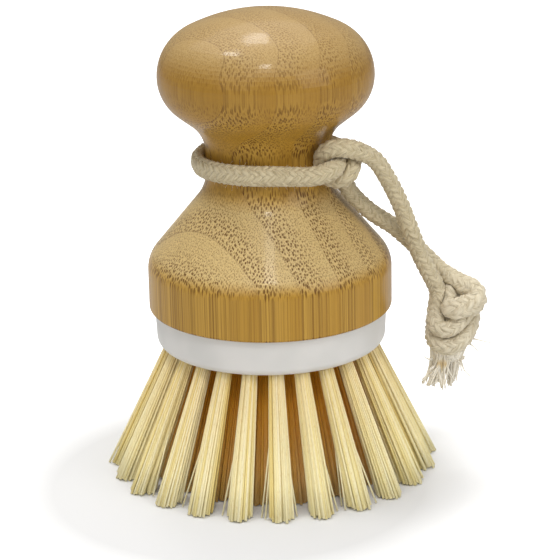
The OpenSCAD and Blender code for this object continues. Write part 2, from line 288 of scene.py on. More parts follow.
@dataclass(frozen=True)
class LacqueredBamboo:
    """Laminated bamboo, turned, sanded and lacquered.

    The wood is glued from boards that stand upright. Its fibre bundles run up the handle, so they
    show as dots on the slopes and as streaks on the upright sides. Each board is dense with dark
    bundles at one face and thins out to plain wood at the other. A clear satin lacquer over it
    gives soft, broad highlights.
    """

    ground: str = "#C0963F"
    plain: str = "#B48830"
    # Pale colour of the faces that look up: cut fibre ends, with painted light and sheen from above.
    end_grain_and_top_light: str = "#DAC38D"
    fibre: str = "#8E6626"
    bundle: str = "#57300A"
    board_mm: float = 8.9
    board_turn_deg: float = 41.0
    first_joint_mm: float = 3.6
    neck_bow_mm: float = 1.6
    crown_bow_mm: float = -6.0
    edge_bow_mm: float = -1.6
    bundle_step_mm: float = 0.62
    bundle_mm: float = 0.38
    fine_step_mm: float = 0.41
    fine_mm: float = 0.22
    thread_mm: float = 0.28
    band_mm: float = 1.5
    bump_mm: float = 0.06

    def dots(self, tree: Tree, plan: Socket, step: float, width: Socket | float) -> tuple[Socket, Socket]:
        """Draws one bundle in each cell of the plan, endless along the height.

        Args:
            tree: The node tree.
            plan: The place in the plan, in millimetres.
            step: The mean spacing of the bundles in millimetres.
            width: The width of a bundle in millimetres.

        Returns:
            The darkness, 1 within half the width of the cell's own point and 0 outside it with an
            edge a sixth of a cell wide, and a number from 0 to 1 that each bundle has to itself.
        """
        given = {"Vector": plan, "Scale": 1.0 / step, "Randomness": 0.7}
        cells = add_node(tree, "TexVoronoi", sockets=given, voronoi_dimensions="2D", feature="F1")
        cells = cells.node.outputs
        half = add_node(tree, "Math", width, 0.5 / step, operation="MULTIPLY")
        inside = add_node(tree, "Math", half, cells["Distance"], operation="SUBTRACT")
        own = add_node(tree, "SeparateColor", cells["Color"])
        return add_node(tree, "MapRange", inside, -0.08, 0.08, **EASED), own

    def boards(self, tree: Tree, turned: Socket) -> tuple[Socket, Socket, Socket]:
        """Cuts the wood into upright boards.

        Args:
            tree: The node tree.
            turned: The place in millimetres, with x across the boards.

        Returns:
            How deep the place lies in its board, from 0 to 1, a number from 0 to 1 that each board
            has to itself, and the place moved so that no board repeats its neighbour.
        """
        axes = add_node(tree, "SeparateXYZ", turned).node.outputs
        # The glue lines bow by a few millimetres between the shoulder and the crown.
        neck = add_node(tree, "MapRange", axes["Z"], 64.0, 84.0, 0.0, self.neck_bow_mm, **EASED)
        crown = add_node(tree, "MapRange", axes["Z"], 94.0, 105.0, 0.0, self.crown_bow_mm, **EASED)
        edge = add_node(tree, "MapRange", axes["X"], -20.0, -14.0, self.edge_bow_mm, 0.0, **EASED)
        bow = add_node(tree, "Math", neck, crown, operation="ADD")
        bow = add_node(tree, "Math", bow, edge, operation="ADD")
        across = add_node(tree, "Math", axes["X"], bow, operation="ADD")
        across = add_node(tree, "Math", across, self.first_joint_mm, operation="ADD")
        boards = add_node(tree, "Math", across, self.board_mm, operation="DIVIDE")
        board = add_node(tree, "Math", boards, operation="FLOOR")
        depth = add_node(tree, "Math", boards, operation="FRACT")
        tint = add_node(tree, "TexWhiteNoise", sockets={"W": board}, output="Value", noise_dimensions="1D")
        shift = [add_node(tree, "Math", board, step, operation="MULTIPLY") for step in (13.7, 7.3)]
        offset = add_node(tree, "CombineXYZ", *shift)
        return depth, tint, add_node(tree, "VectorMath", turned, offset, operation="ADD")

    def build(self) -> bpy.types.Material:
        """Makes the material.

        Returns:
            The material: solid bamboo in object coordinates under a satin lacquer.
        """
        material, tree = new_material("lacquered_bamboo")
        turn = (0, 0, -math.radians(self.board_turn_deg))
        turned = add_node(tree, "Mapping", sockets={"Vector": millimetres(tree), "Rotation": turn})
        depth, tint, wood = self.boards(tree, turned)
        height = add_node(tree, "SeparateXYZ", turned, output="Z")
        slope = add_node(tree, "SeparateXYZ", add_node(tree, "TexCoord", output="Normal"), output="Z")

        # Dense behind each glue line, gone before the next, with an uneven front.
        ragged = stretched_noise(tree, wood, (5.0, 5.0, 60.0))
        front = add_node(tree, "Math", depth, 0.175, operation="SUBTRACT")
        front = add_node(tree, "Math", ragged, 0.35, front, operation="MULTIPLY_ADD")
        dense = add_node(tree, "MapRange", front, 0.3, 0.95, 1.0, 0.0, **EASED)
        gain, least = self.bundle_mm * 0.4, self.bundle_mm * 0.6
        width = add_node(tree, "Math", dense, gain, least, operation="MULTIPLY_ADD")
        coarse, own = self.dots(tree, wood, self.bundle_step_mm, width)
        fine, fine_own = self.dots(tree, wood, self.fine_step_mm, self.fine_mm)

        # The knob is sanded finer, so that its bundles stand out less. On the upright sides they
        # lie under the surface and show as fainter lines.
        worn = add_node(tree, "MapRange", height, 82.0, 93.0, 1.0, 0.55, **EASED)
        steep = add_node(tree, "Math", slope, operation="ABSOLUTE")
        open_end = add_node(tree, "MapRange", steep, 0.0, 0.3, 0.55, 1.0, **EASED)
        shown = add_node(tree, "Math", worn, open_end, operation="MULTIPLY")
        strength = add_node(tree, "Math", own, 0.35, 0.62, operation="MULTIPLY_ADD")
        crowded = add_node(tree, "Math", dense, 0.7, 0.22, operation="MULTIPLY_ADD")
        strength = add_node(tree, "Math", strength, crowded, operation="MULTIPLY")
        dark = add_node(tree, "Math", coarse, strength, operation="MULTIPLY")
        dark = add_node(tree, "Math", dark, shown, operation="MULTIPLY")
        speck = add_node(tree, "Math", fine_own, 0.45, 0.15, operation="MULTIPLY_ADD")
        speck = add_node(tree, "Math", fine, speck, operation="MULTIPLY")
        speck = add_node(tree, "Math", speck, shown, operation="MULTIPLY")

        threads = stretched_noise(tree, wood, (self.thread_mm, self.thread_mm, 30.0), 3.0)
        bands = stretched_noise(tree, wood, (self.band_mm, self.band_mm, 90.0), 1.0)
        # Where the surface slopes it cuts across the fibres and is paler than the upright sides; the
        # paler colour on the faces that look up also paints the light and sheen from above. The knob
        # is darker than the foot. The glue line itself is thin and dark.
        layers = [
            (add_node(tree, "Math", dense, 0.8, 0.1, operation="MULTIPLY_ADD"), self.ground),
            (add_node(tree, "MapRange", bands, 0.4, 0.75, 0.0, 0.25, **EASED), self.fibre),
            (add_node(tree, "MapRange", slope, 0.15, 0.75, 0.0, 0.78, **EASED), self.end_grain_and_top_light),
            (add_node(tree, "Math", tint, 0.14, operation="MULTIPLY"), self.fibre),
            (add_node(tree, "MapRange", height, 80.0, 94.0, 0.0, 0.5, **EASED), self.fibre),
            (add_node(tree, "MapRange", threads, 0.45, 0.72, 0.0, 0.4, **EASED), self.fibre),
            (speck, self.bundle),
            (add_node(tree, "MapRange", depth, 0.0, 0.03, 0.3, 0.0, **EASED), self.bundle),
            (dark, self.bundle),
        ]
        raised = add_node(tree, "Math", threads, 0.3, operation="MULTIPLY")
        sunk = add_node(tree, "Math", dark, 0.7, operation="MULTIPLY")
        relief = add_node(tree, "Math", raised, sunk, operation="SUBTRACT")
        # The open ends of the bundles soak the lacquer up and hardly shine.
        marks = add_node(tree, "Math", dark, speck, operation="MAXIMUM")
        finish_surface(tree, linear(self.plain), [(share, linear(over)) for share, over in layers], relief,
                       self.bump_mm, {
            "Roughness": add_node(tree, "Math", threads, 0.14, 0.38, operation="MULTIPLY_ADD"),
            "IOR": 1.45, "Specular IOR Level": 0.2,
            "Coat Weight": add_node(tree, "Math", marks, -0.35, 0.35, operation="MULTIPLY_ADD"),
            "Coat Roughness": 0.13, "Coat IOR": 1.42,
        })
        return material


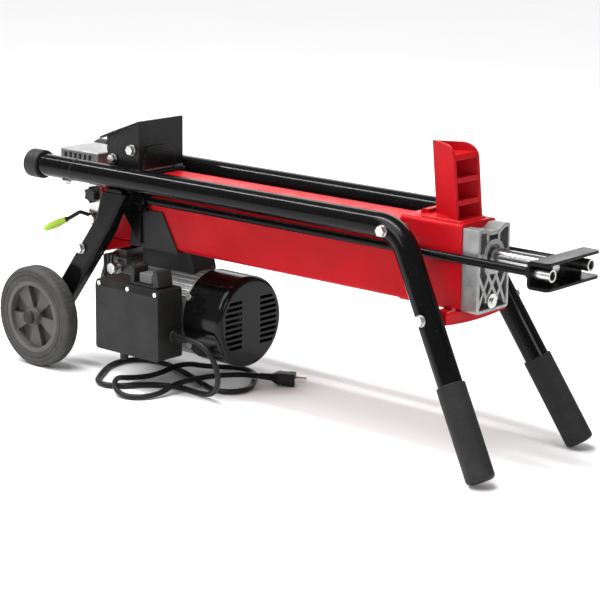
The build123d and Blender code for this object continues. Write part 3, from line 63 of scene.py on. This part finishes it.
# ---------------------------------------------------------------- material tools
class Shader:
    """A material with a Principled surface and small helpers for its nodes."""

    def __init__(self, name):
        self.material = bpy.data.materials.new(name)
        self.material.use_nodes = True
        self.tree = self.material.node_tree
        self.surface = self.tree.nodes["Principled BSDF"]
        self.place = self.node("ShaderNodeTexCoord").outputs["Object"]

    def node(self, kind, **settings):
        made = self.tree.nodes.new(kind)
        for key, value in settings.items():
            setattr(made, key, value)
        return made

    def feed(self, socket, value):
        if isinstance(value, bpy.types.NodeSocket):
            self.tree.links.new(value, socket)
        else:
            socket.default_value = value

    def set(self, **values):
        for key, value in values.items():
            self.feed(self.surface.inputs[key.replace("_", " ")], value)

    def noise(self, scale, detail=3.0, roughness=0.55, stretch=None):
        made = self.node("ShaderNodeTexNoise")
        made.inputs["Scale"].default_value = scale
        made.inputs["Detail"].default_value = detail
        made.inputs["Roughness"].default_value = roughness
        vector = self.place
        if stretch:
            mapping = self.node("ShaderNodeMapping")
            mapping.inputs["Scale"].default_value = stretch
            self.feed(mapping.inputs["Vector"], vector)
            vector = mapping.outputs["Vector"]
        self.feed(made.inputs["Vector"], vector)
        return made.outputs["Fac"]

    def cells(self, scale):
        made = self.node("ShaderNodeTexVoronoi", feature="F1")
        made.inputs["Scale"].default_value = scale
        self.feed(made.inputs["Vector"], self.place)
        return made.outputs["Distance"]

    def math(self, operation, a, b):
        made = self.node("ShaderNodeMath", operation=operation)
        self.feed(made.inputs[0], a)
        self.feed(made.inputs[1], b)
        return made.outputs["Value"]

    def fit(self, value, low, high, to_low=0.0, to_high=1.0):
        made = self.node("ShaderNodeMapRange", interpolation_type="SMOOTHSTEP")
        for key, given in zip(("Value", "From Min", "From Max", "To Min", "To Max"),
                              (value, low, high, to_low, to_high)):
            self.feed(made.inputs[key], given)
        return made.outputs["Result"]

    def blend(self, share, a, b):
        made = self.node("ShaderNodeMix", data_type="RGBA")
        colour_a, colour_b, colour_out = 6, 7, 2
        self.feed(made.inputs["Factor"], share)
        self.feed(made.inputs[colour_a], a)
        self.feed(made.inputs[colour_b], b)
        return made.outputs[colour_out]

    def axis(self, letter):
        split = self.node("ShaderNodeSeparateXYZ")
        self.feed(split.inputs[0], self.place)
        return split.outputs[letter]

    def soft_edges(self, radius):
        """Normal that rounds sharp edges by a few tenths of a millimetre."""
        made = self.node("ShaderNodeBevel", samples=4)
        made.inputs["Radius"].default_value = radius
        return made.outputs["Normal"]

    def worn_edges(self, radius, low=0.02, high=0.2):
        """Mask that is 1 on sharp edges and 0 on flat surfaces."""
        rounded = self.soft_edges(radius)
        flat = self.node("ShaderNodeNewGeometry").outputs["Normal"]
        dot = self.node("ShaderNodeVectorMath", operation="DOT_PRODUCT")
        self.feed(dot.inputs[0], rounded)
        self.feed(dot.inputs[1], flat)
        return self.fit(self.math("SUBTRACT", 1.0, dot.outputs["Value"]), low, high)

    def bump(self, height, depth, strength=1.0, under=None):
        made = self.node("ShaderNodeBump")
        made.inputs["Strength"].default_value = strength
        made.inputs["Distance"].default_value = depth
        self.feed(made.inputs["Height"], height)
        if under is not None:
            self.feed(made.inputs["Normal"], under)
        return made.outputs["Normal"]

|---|

Written instruction
Print only the lines from the top of the data above down to the line holding "width: The width", inclusive.

Result of the task
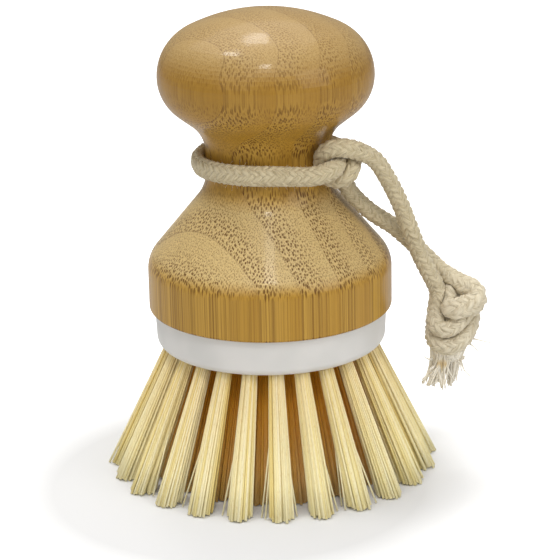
The OpenSCAD and Blender code for this object continues. Write part 2, from line 288 of scene.py on. More parts follow.
@dataclass(frozen=True)
class LacqueredBamboo:
    """Laminated bamboo, turned, sanded and lacquered.

    The wood is glued from boards that stand upright. Its fibre bundles run up the handle, so they
    show as dots on the slopes and as streaks on the upright sides. Each board is dense with dark
    bundles at one face and thins out to plain wood at the other. A clear satin lacquer over it
    gives soft, broad highlights.
    """

    ground: str = "#C0963F"
    plain: str = "#B48830"
    # Pale colour of the faces that look up: cut fibre ends, with painted light and sheen from above.
    end_grain_and_top_light: str = "#DAC38D"
    fibre: str = "#8E6626"
    bundle: str = "#57300A"
    board_mm: float = 8.9
    board_turn_deg: float = 41.0
    first_joint_mm: float = 3.6
    neck_bow_mm: float = 1.6
    crown_bow_mm: float = -6.0
    edge_bow_mm: float = -1.6
    bundle_step_mm: float = 0.62
    bundle_mm: float = 0.38
    fine_step_mm: float = 0.41
    fine_mm: float = 0.22
    thread_mm: float = 0.28
    band_mm: float = 1.5
    bump_mm: float = 0.06

    def dots(self, tree: Tree, plan: Socket, step: float, width: Socket | float) -> tuple[Socket, Socket]:
        """Draws one bundle in each cell of the plan, endless along the height.

        Args:
            tree: The node tree.
            plan: The place in the plan, in millimetres.
            step: The mean spacing of the bundles in millimetres.
            width: The width of a bundle in millimetres.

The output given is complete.